• _Stored dataset items_:
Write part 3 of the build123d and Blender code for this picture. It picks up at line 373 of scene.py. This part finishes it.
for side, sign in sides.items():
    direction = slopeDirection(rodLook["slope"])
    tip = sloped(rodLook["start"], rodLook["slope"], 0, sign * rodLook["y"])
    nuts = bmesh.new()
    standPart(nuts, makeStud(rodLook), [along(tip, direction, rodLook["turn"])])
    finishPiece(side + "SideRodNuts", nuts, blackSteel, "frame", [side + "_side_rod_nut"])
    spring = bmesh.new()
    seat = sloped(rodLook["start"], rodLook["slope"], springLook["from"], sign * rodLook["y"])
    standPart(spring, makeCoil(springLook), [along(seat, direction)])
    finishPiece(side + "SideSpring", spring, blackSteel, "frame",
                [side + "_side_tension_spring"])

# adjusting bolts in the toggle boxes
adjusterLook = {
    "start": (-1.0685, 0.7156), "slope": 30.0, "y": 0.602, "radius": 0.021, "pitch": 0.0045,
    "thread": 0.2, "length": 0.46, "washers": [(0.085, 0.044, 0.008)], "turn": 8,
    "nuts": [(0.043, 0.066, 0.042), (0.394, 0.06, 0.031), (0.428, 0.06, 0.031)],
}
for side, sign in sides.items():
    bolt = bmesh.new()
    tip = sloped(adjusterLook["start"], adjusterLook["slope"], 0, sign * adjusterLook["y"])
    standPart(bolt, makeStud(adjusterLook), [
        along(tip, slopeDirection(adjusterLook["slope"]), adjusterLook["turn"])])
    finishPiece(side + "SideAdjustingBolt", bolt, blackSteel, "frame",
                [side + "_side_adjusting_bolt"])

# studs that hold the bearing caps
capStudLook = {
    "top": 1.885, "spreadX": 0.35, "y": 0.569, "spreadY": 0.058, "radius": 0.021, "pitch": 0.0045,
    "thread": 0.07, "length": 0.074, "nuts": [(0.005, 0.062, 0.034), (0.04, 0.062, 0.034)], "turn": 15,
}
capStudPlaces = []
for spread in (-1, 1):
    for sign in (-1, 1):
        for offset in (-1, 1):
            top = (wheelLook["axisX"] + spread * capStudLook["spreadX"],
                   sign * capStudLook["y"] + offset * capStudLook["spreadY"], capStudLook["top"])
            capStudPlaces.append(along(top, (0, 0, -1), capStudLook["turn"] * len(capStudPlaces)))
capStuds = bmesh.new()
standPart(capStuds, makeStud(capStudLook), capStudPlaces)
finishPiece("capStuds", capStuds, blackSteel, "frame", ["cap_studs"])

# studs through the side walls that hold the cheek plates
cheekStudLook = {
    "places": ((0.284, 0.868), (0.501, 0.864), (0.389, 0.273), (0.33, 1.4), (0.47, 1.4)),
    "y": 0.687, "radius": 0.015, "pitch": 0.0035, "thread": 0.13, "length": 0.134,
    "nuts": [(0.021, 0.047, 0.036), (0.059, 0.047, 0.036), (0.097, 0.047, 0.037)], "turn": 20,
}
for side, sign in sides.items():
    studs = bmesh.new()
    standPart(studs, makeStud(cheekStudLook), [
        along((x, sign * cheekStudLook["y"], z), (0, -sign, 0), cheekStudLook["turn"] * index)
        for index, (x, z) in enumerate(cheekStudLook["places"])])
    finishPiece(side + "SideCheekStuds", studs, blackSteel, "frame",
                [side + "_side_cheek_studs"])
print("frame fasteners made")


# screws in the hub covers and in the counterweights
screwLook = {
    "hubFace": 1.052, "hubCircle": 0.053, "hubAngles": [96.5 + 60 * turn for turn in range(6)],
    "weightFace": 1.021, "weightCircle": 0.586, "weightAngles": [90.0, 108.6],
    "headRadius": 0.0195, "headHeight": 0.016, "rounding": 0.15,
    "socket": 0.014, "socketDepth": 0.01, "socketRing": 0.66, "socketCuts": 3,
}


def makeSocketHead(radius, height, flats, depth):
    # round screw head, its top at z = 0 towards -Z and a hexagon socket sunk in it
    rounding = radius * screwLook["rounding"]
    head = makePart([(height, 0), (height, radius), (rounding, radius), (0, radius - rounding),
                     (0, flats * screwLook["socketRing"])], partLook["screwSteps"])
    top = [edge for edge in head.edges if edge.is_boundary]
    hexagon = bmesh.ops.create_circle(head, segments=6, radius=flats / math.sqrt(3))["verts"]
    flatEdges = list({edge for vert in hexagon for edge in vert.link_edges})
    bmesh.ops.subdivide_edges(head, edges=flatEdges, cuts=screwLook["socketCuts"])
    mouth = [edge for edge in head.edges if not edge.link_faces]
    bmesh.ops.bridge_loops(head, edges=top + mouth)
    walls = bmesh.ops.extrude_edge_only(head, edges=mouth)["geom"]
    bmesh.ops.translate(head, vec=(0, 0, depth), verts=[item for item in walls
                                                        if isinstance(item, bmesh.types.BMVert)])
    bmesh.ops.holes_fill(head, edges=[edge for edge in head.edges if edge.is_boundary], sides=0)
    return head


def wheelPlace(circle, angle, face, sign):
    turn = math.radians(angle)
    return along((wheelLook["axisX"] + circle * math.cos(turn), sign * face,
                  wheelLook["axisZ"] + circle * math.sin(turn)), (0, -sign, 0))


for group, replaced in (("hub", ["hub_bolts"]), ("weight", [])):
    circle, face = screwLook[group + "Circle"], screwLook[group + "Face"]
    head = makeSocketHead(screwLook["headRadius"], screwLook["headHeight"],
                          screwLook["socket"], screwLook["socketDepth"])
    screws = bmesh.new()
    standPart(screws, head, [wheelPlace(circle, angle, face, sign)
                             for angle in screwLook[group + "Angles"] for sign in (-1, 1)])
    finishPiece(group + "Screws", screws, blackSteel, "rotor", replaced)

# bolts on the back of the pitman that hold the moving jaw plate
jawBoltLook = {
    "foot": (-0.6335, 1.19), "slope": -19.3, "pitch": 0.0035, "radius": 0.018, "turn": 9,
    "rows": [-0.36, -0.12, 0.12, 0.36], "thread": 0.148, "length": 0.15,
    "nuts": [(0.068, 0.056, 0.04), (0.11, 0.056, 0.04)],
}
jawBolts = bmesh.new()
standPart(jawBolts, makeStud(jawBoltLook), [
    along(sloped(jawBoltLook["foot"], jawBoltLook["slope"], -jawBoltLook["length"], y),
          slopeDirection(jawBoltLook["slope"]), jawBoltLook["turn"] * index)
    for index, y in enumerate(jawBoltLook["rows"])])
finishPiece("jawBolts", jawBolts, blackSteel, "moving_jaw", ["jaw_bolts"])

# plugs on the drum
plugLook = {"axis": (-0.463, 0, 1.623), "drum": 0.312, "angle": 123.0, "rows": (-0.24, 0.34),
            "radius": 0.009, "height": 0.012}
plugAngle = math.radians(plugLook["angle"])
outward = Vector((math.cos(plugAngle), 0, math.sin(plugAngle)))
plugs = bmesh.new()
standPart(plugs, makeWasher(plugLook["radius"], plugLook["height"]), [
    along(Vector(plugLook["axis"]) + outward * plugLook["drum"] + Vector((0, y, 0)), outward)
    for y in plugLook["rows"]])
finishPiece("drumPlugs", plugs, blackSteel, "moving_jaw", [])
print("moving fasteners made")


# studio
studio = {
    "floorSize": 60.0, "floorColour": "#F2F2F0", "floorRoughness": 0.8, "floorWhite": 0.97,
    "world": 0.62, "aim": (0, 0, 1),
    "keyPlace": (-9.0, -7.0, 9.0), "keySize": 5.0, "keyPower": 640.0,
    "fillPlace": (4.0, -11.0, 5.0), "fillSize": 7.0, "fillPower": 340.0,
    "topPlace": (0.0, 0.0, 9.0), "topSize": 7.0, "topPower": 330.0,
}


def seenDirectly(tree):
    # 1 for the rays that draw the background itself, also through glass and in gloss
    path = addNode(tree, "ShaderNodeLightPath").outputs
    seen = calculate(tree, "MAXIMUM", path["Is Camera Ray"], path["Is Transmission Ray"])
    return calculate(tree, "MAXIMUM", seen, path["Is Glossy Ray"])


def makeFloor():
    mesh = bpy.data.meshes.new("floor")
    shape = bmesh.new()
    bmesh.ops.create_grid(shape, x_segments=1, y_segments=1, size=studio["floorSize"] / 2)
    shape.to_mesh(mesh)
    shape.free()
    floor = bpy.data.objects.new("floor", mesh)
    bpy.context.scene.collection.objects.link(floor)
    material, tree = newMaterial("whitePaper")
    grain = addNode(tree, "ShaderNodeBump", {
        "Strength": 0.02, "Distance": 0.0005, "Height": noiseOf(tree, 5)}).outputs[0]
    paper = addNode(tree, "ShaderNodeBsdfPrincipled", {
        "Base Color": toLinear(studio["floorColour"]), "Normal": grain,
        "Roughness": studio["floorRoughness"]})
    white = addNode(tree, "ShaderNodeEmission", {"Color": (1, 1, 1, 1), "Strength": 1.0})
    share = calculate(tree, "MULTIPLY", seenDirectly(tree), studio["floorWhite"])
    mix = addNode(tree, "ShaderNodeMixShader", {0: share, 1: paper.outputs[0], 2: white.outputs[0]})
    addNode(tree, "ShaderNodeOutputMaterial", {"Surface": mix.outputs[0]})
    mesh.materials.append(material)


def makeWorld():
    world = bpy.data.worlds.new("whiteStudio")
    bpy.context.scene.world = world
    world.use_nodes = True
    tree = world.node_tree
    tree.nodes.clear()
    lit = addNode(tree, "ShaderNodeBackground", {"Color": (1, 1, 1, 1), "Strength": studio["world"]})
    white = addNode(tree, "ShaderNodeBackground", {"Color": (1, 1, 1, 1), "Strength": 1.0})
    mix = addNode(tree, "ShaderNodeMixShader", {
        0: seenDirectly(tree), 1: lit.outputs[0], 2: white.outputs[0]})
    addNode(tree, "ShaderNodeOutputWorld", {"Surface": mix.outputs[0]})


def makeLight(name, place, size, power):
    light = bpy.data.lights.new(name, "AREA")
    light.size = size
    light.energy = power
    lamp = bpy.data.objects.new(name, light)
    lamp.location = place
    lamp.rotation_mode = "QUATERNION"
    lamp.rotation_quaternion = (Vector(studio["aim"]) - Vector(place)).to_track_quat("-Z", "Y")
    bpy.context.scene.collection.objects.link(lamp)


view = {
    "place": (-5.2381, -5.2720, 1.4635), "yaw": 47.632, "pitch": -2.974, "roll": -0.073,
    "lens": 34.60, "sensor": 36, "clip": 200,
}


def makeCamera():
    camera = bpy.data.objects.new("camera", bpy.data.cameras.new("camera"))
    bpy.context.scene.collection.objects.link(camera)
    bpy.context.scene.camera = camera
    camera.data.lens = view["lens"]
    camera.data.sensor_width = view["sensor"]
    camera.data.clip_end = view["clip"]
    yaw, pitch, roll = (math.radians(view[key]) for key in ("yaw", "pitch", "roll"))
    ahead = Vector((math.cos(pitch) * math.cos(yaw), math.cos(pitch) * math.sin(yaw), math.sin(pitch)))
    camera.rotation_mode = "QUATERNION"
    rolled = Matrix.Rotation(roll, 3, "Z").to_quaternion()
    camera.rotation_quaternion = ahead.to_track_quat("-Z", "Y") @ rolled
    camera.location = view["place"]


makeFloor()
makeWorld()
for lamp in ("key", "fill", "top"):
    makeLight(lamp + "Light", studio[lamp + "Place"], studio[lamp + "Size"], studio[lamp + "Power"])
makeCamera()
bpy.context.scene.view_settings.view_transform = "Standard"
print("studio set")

* * *

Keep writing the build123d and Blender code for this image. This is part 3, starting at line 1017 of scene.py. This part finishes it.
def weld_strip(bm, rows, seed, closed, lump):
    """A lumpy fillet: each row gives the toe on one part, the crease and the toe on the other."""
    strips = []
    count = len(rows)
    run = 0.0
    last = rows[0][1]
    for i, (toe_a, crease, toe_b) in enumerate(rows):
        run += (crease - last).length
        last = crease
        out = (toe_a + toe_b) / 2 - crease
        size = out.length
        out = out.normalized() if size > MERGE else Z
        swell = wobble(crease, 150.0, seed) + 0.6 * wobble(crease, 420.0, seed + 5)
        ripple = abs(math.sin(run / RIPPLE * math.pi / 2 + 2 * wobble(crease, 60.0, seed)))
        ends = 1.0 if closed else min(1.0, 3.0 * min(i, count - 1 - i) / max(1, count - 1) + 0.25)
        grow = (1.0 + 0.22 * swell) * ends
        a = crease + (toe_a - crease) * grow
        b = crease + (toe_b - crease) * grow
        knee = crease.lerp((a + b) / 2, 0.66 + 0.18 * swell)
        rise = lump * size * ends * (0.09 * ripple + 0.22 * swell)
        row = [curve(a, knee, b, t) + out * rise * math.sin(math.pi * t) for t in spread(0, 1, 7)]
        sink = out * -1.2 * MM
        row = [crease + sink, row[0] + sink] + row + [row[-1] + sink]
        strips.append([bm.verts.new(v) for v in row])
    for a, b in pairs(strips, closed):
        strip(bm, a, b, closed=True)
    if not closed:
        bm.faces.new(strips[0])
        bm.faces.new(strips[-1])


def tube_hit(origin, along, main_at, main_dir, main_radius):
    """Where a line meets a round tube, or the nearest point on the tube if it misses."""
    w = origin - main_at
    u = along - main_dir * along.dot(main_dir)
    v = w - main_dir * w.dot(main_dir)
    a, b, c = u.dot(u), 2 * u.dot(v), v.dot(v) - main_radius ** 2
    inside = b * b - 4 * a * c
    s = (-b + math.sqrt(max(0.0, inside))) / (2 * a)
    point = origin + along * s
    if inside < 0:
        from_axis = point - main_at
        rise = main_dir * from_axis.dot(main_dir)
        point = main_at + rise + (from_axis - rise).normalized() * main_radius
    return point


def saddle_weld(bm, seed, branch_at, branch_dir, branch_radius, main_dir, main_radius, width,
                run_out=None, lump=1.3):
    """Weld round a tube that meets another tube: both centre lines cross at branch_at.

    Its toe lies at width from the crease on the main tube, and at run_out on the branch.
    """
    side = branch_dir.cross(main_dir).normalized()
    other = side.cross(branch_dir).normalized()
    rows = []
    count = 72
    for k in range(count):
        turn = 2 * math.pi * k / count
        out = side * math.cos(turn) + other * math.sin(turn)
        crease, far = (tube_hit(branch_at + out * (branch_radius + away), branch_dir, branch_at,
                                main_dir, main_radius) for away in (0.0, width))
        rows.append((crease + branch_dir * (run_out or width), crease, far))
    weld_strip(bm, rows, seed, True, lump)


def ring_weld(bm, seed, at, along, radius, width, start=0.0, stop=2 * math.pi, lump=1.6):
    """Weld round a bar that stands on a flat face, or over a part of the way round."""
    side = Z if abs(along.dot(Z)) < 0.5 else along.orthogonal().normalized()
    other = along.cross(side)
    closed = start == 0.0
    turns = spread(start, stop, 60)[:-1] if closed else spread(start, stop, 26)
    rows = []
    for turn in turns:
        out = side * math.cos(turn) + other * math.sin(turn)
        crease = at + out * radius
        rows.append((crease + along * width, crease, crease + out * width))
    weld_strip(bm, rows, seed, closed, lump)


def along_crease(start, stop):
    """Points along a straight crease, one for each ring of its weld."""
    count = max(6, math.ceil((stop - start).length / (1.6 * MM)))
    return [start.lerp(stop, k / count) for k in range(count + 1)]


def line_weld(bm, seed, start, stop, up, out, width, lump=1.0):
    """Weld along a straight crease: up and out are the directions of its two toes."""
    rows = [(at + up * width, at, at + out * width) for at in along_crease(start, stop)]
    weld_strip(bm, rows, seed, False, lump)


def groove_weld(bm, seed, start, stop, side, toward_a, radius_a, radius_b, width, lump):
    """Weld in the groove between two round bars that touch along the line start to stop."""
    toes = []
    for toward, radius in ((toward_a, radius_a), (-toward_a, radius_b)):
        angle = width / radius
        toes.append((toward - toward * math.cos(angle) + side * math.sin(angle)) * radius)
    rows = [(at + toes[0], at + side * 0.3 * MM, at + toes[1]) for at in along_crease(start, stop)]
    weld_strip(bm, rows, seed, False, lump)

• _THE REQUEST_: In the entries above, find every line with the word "scene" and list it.

• _SOLUTION TO THE PROBLEM_:
Write part 3 of the build123d and Blender code for this picture. It picks up at line 373 of scene.py. This part finishes it.
    bpy.context.scene.collection.objects.link(floor)
    bpy.context.scene.world = world
    bpy.context.scene.collection.objects.link(lamp)
    bpy.context.scene.collection.objects.link(camera)
    bpy.context.scene.camera = camera
bpy.context.scene.view_settings.view_transform = "Standard"
Keep writing the build123d and Blender code for this image. This is part 3, starting at line 1017 of scene.py. This part finishes it.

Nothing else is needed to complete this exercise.